A cold perspiration broke out on my poor mother's face, for too well did she understand what had happened. Hippolyte had obeyed her to the letter. He had emptied out the flowers and taken the pots inside.

Next morning my mother found the flowers broken, heaped on top of one another, glistening with frost, at the foot of the wall.

Pierre, the plant-doctor, was called in, and managed to save a few, but most of them were destroyed.

The second thing was more serious in its nature. I have offered it to Alcide Tousez to incorporate in his _Soeur de Jocrisse_; but he dared not use it.

I possessed a delightful little sparrow Pierre had caught for me. The poor little bird could scarcely fly, and had tried to go on a voyage of discovery after its father, like Icarus. It had passed from its nest into a cage, where it had grown and developed its wings properly.

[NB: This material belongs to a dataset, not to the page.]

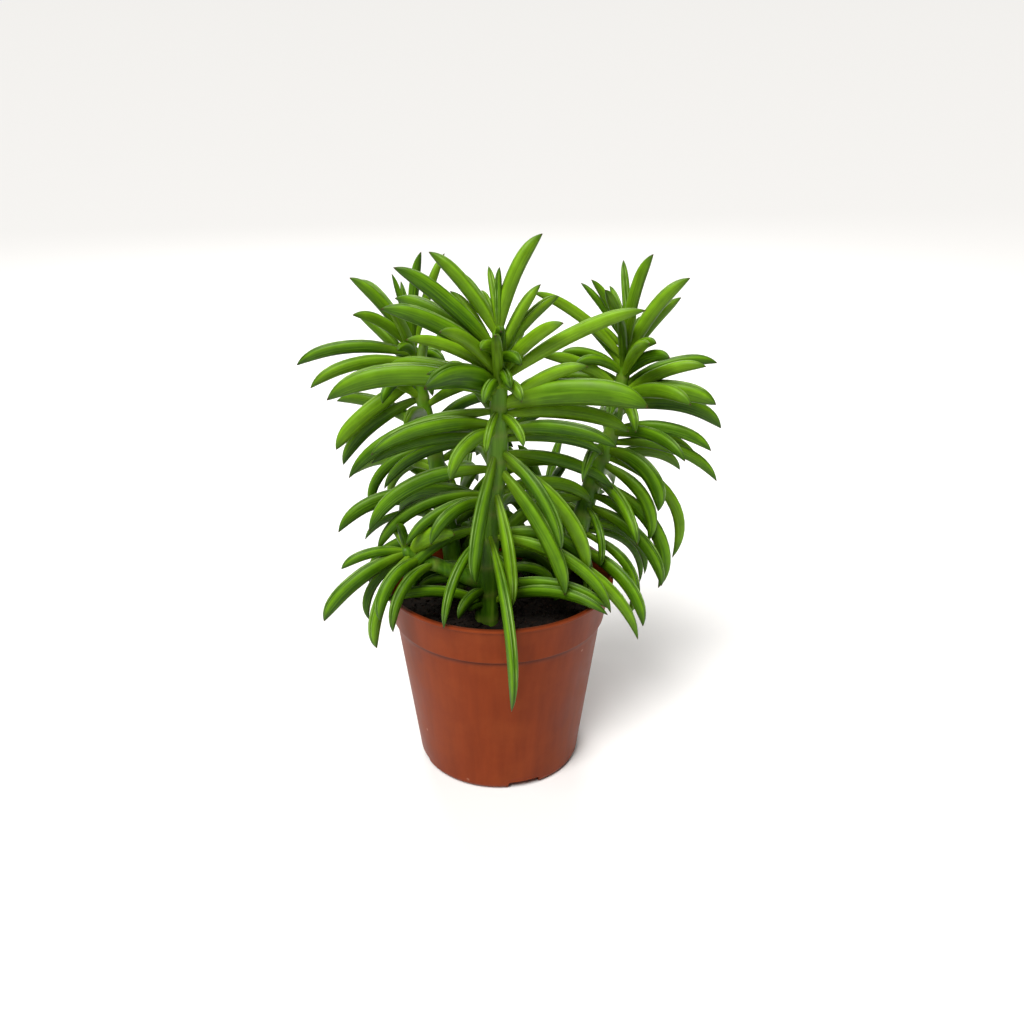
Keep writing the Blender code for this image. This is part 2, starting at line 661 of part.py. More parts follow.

Hippolyte had the special charge of feeding my sparrow and cleaning out its cage.

One day I found the cage open, and my sparrow had gone. Much weeping, lamentation, and woe followed, and finally maternal intervention.

"Who left the door open?" she asked Hippolyte.

"I did, madame," he replied, with as much glee as though he had done the cleverest thing imaginable.

"What did you do that for?"

"Oouf! the poor little beast's cage smelt as though it needed fresh air."

There was nothing to say in reply. Did not my mother herself open the doors and windows of rooms which needed fresh air, and order the servants always to do the same under similar circumstances?

They gave me another sparrow, and instructed Hippolyte to keep its cage cleaner, and so prevent any smell.

I do not remember if he obeyed properly; for another event took up the attention of our household.